> **Exercise details**: Repeat the lines of the data that follow, please, starting at the first and stopping after the one with "a spiral core.".

> **Material**:

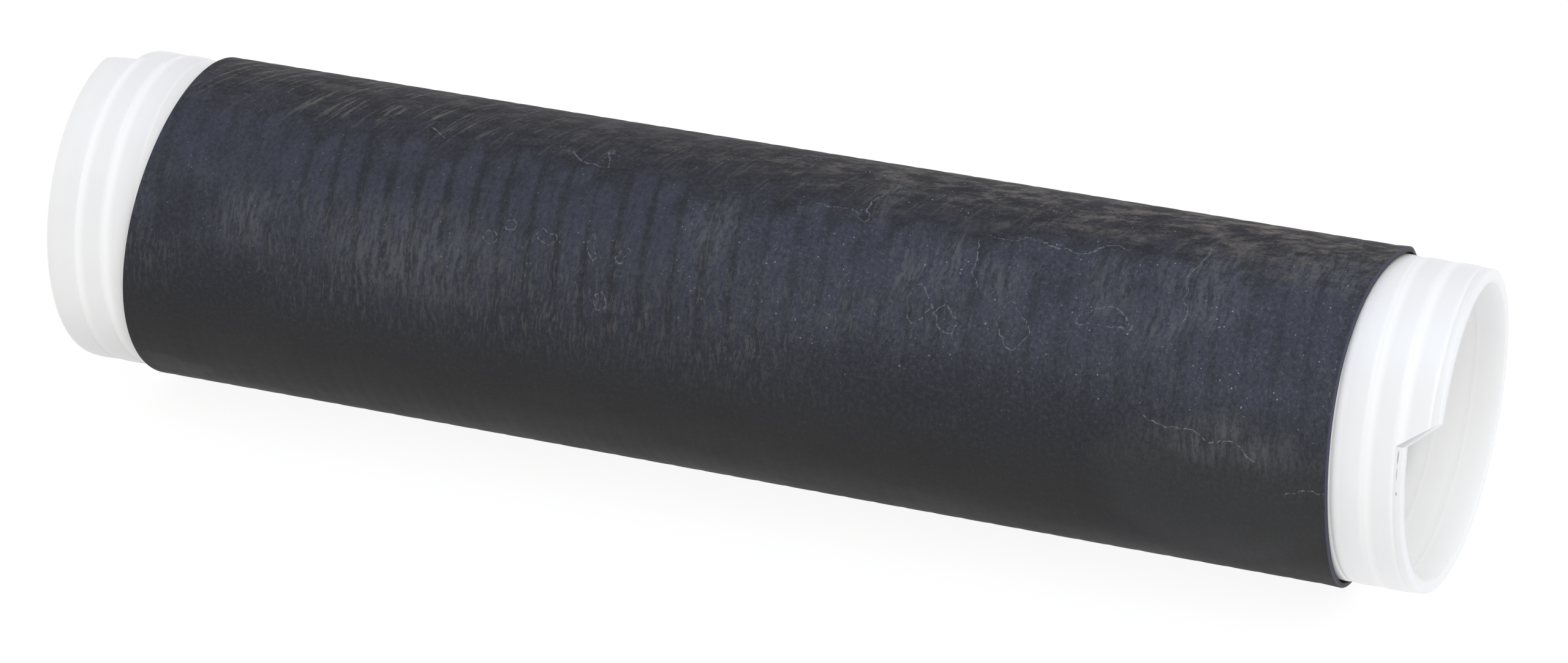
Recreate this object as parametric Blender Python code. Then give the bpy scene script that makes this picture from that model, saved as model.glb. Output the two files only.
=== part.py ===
"""Cold shrink tube: a stretched rubber sleeve held open by a spiral core.

The tube lies along X, its lowest line on the floor at Z = 0, with the middle of the core
over the origin. Lengths are in metres. An angle is in degrees about the tube's axis, from
+Y towards +Z, so that 90 is the top of the tube and 270 its bottom.

The core is one ribbon, wound as a right-handed helix and welded edge to edge. Each turn
has a flange on its +X edge, which lies under a rebate in the -X edge of the next turn.
Both show where the ribbon is cut off, one at each end of the tube.
"""
import math

import bmesh
import bpy

# Spiral core
CORE_OUTER_DIAMETER = 0.0776
CORE_WALL = 0.0034
RIBBON_PITCH = 0.00745
GROOVE_DEPTH = 0.0006
SHOULDER_WIDTH = 0.0009
FLANGE_WIDTH = 0.0022
FLANGE_THICKNESS = 0.0018
LEFT_CUT_ANGLE = 79.3

# Rubber sleeve
SLEEVE_LENGTH = 0.3071
SLEEVE_WALL = 0.0012
SLEEVE_EDGE_ROUND = 0.0005
LEFT_END_SLANT = 0.0032
LEFT_END_SLANT_ANGLE = 106.0

# How the two fit together
FIT_GAP = 0.0003
LEFT_OVERHANG = 0.0226
RIGHT_OVERHANG = 0.0243

# Flats around each round wall, and steps along each rounded edge
CORE_SIDES = 72
SLEEVE_SIDES = 72
EDGE_STEPS = 2

core_radius = CORE_OUTER_DIAMETER / 2
bore_radius = core_radius - CORE_WALL
core_length = SLEEVE_LENGTH + LEFT_OVERHANG + RIGHT_OVERHANG
core_left = -core_length / 2
sleeve_left = core_left + LEFT_OVERHANG
sleeve_right = sleeve_left + SLEEVE_LENGTH

# The sleeve's flats touch the circle that clears the core by the gap
sleeve_inner_radius = (core_radius + FIT_GAP) / math.cos(math.pi / SLEEVE_SIDES)
sleeve_outer_radius = sleeve_inner_radius + SLEEVE_WALL
axis_height = sleeve_outer_radius * math.cos(math.pi / SLEEVE_SIDES)

# The ribbon's whole run, in steps of one core side, and the turns that show at each end
ribbon_samples = round((core_length - RIBBON_PITCH - FLANGE_WIDTH) / RIBBON_PITCH * CORE_SIDES)
left_turns = math.ceil((LEFT_OVERHANG + LEFT_END_SLANT) / RIBBON_PITCH)
right_turns = math.ceil(RIGHT_OVERHANG / RIBBON_PITCH)


def remove_old_objects():
    """Empties the scene."""
    for old in list(bpy.data.objects):
        bpy.data.objects.remove(old, do_unlink=True)


def make_material(name, colour, roughness):
    """A Principled material of one colour."""
    material = bpy.data.materials.new(name)
    material.use_nodes = True
    shader = material.node_tree.nodes["Principled BSDF"]
    shader.inputs["Base Color"].default_value = (*colour, 1.0)
    shader.inputs["Roughness"].default_value = roughness
    shader.inputs["Metallic"].default_value = 0.0
    return material


def round_point(along, radius, angle):
    """The point at one place along the axis, one radius and one angle in degrees."""
    turned = math.radians(angle)
    return (along, radius * math.cos(turned), radius * math.sin(turned))


def finish_object(name, mesh, material, sharp_angle):
    """Turns a bmesh into an object with its origin on the tube's axis."""
    data = bpy.data.meshes.new(name)
    mesh.to_mesh(data)
    mesh.free()
    data.shade_smooth()
    data.set_sharp_from_angle(angle=math.radians(sharp_angle))
    data.materials.append(material)
    finished = bpy.data.objects.new(name, data)
    finished.location = (0.0, 0.0, axis_height)
    bpy.context.scene.collection.objects.link(finished)
    return finished


class RibbonMesh:
    """The core's mesh. A place on the ribbon is a feature and a sample along the helix."""

    # Each feature: how far it lies right of the turn's left edge, and its radius
    features = {
        "groove": (0.0, core_radius - GROOVE_DEPTH),
        "left_shoulder": (SHOULDER_WIDTH, core_radius),
        "right_shoulder": (RIBBON_PITCH - SHOULDER_WIDTH, core_radius),
        "flange_root": (0.0, bore_radius + FLANGE_THICKNESS),
        "flange_edge": (FLANGE_WIDTH, bore_radius + FLANGE_THICKNESS),
        "foot": (FLANGE_WIDTH, bore_radius),
    }

    def __init__(self):
        self.mesh = bmesh.new()
        self.known = {}

    def vertex(self, feature, sample):
        """One vertex, made once and shared by the turns on both sides of a seam."""
        key = (feature, sample)
        if key not in self.known:
            offset, radius = self.features[feature]
            along = core_left + RIBBON_PITCH * sample / CORE_SIDES + offset
            angle = LEFT_CUT_ANGLE + 360.0 * sample / CORE_SIDES
            self.known[key] = self.mesh.verts.new(round_point(along, radius, angle))
        return self.known[key]

    def ring(self, feature, first):
        """One turn of a feature, its first and last vertices at the same angle."""
        return [self.vertex(feature, first + step) for step in range(CORE_SIDES + 1)]

    def strips(self, path, first, last):
        """Quads along the helix between neighbours on a path of (feature, turns ahead)."""
        for sample in range(first, last):
            for (near, near_turn), (far, far_turn) in zip(path, path[1:]):
                near_sample = sample + near_turn * CORE_SIDES
                far_sample = sample + far_turn * CORE_SIDES
                self.mesh.faces.new((
                    self.vertex(near, near_sample),
                    self.vertex(near, near_sample + 1),
                    self.vertex(far, far_sample + 1),
                    self.vertex(far, far_sample),
                ))

    def face(self, corners):
        """One flat face through the given (feature, sample) places."""
        self.mesh.faces.new([self.vertex(*corner) for corner in corners])

    def tube(self, left, right, shift, left_step=(), right_step=(), inside=False):
        """Flats along X between two one-turn rings.

        The right ring starts shift samples after the left one. Where a ring's last vertex
        comes back to the angle of its first, the vertices between them are its step.
        """
        for side in range(CORE_SIDES):
            other = (side - shift) % CORE_SIDES
            start = [left[0], *left_step, left[-1]] if side == 0 else [left[side]]
            start.append(right[other])
            end = [left[side + 1]]
            end += [right[0], *right_step, right[-1]] if other == CORE_SIDES - 1 else [right[other + 1]]
            corners = [(a, end[0], b) for a, b in zip(start, start[1:])]
            corners += [(a, b, start[-1]) for a, b in zip(end, end[1:])]
            for triangle in corners:
                self.mesh.faces.new(triangle[::-1] if inside else triangle)


def build_core(material):
    """The ribbon: grooved turns at both ends, and a plain wall under the sleeve."""
    core = RibbonMesh()
    last = ribbon_samples
    left_end = left_turns * CORE_SIDES
    right_start = last - right_turns * CORE_SIDES

    # Outside of the turns that show, each with a shoulder on both sides of its seam
    turn = [("groove", 0), ("left_shoulder", 0), ("right_shoulder", 0), ("groove", 1)]
    core.strips(turn, 0, left_end)
    core.strips(turn[:2], left_end, left_end + CORE_SIDES)
    core.strips(turn[2:], right_start - CORE_SIDES, right_start)
    core.strips(turn, right_start, last)

    # Plain wall between them, and the small walls where the two grooves end
    core.tube(
        core.ring("left_shoulder", left_end),
        core.ring("right_shoulder", right_start - CORE_SIDES),
        shift=(right_start - left_end) % CORE_SIDES,
        left_step=[core.vertex("right_shoulder", left_end)],
        right_step=[core.vertex("left_shoulder", right_start)],
    )
    core.face([
        ("left_shoulder", left_end + CORE_SIDES),
        ("groove", left_end + CORE_SIDES),
        ("right_shoulder", left_end),
    ])
    core.face([
        ("right_shoulder", right_start - CORE_SIDES),
        ("groove", right_start),
        ("left_shoulder", right_start),
    ])

    # Rebate along the left rim, flange along the right rim, and the bore between them
    core.strips([("foot", 0), ("flange_edge", 0), ("flange_root", 0), ("groove", 0)], 0, CORE_SIDES)
    core.strips([("groove", 1), ("flange_root", 1), ("flange_edge", 1), ("foot", 1)], last - CORE_SIDES, last)
    core.tube(
        core.ring("foot", 0),
        core.ring("foot", last),
        shift=last % CORE_SIDES,
        inside=True,
    )

    # Cut ends of the ribbon
    core.face([
        ("foot", 0),
        ("flange_edge", 0),
        ("flange_root", 0),
        ("groove", 0),
        ("left_shoulder", 0),
        ("right_shoulder", 0),
        ("groove", CORE_SIDES),
        ("flange_root", CORE_SIDES),
        ("flange_edge", CORE_SIDES),
        ("foot", CORE_SIDES),
    ])
    core.face([
        ("foot", last + CORE_SIDES),
        ("flange_edge", last + CORE_SIDES),
        ("flange_root", last + CORE_SIDES),
        ("groove", last + CORE_SIDES),
        ("right_shoulder", last),
        ("left_shoulder", last),
        ("groove", last),
        ("flange_root", last),
        ("flange_edge", last),
        ("foot", last),
    ])
    return finish_object("spiral_core", core.mesh, material, sharp_angle=35.0)


def sleeve_section():
    """The sleeve's wall section as (end, inset from that end, radius) points.

    It runs round the wall once: along the outside, round the right end, back along the
    bore and round the left end. End is 0 for the left and 1 for the right.
    """
    edge = min(SLEEVE_EDGE_ROUND, 0.45 * SLEEVE_WALL)
    section = []
    corners = (
        (0, sleeve_outer_radius - edge, 180.0, 90.0),
        (1, sleeve_outer_radius - edge, 90.0, 0.0),
        (1, sleeve_inner_radius + edge, 0.0, -90.0),
        (0, sleeve_inner_radius + edge, 270.0, 180.0),
    )
    for end, centre, first, last in corners:
        for step in range(EDGE_STEPS + 1):
            turned = math.radians(first + (last - first) * step / EDGE_STEPS)
            inset = edge * (1.0 - abs(math.cos(turned)))
            section.append((end, inset, centre + edge * math.sin(turned)))
    return section


def build_sleeve(material):
    """The rubber: a thin tube with rounded edges, cut slightly askew at its left end."""
    mesh = bmesh.new()
    section = sleeve_section()
    rings = []
    for side in range(SLEEVE_SIDES):
        # Half a side on from the bottom, which leaves one flat level on the floor
        angle = 270.0 + 360.0 * (side + 0.5) / SLEEVE_SIDES
        slant = LEFT_END_SLANT * math.cos(math.radians(angle - LEFT_END_SLANT_ANGLE))
        ring = []
        for end, inset, radius in section:
            along = sleeve_right - inset if end else sleeve_left + slant + inset
            ring.append(mesh.verts.new(round_point(along, radius, angle)))
        rings.append(ring)
    for ring, following in zip(rings, rings[1:] + rings[:1]):
        for place in range(len(section)):
            after = (place + 1) % len(section)
            mesh.faces.new((ring[place], following[place], following[after], ring[after]))
    return finish_object("rubber_sleeve", mesh, material, sharp_angle=40.0)


def main():
    remove_old_objects()
    build_core(make_material("milky_polypropylene", (0.84, 0.86, 0.88), 0.38))
    build_sleeve(make_material("black_rubber", (0.045, 0.045, 0.05), 0.62))


main()
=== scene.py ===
# %% [markdown]
# A cold shrink tube, dressed for its portrait
#
# The object is a black rubber sleeve, held stretched by a white plastic core. The core is
# one ribbon wound like a spring, each turn welded to the next. Pull the ribbon out and the
# rubber closes on the cable inside it.
#
# The CAD model already has the true sizes. This lesson gives its two pieces their finish:
# two surfaces computed with numpy, a plastic and a rubber material, and a pale studio.

# %% Load the frame
import math

import bmesh
import bpy
import numpy as np
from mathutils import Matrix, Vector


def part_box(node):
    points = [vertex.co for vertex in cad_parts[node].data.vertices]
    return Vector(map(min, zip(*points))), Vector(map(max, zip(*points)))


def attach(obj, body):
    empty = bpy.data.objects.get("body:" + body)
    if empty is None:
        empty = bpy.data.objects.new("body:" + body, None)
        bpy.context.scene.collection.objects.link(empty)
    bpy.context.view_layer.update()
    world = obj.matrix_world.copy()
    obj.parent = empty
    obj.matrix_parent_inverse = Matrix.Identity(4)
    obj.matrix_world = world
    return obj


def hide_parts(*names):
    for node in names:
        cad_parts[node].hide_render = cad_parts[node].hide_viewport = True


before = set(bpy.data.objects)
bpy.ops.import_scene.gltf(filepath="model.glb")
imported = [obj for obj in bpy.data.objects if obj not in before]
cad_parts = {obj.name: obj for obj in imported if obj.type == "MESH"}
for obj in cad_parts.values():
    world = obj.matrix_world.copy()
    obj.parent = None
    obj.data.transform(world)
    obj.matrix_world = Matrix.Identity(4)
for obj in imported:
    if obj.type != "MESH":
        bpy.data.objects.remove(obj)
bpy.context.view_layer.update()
MM = 0.001

# %% [markdown]
# The sizes come from the frame wherever the frame has them: how far the core reaches, how
# high the axis lies and how thick the rubber stands. The ribbon's own sizes are written
# here, in millimetres, as a caliper would read them.
#
# Angles go round the tube's axis from +Y (the back) over the top to -Y (the front).

# %% Sizes
core_low, core_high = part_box("spiral_core")
sleeve_low, sleeve_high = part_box("rubber_sleeve")
axis_height = (sleeve_low.z + sleeve_high.z) / 2
sleeve_radius = (sleeve_high.z - sleeve_low.z) / 2
core_radius = (core_high.y - core_low.y) / 2

PITCH = 7.45 * MM
CORE_WALL = 3.4 * MM
FIT_GAP = 0.3 * MM
bore_radius = core_radius - CORE_WALL
sleeve_inner_radius = core_radius + FIT_GAP
print("radii in mm:", [round(r / MM, 2) for r in (bore_radius, core_radius, sleeve_radius)])

# %% [markdown]
# The camera comes early, because every later choice is judged through it. The photograph
# was taken with a long lens, from the right and from above. Three directions say it all:
# right and up across the picture, and forward into it. The camera backs off from the
# tube's middle along forward, and sits a few millimetres off centre.

# %% Camera
PHOTO_WIDTH = 2560
FOCAL_LENGTH_PIXELS = 10305.4
SENSOR_WIDTH_MM = 36.0
VIEW_AZIMUTH = math.radians(21.114)
VIEW_ELEVATION = math.radians(26.612)
VIEW_DISTANCE = 1527.2 * MM
TUBE_LEFT_OF_CENTRE = 3.77 * MM
TUBE_ABOVE_CENTRE = 4.52 * MM
SLEEVE_MIDDLE = 0.2 * MM

view_right = np.array([math.cos(VIEW_AZIMUTH), math.sin(VIEW_AZIMUTH), 0.0])
view_forward = np.array([
    -math.sin(VIEW_AZIMUTH) * math.cos(VIEW_ELEVATION),
    math.cos(VIEW_AZIMUTH) * math.cos(VIEW_ELEVATION),
    -math.sin(VIEW_ELEVATION),
])
view_up = np.cross(view_right, view_forward)
tube_middle = np.array([SLEEVE_MIDDLE, 0.0, axis_height])
camera_place = (
    tube_middle
    - VIEW_DISTANCE * view_forward
    + TUBE_LEFT_OF_CENTRE * view_right
    - TUBE_ABOVE_CENTRE * view_up
)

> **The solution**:
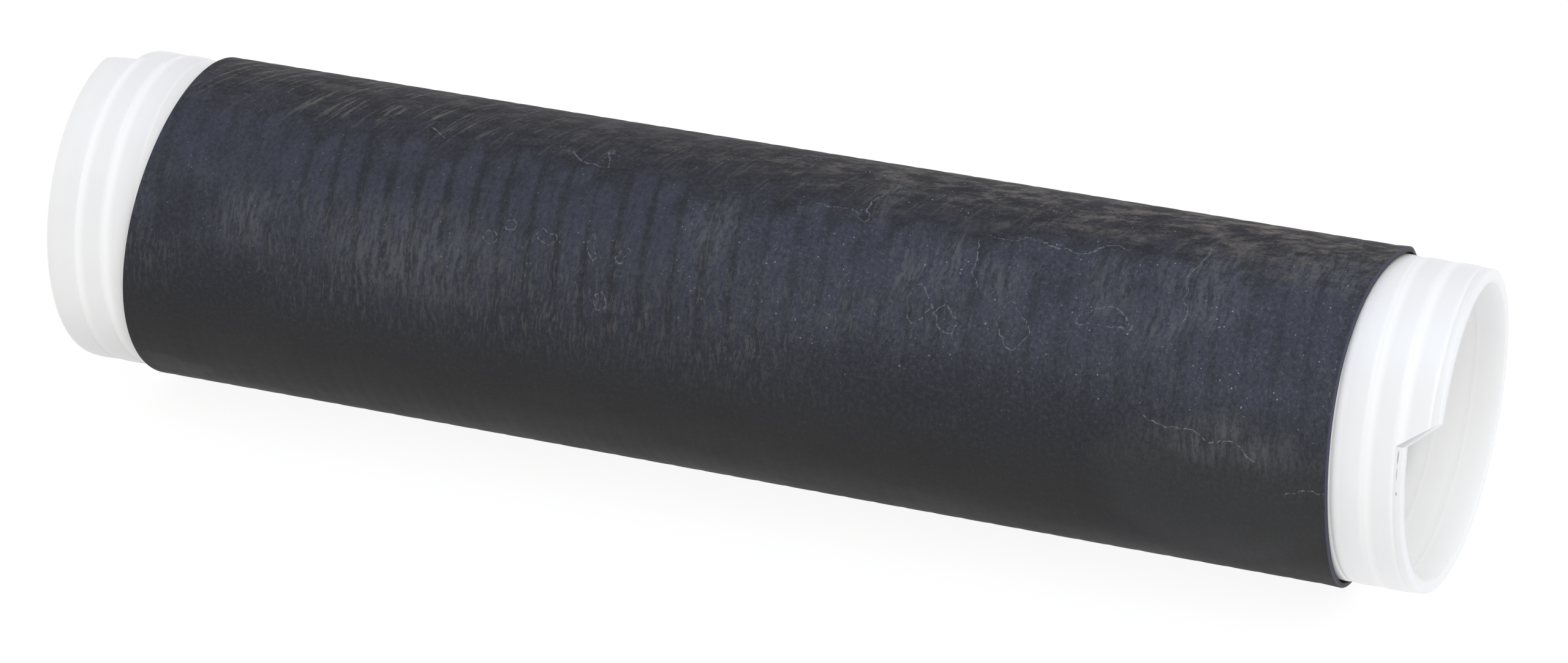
Recreate this object as parametric Blender Python code. Then give the bpy scene script that makes this picture from that model, saved as model.glb. Output the two files only.
=== part.py ===
"""Cold shrink tube: a stretched rubber sleeve held open by a spiral core.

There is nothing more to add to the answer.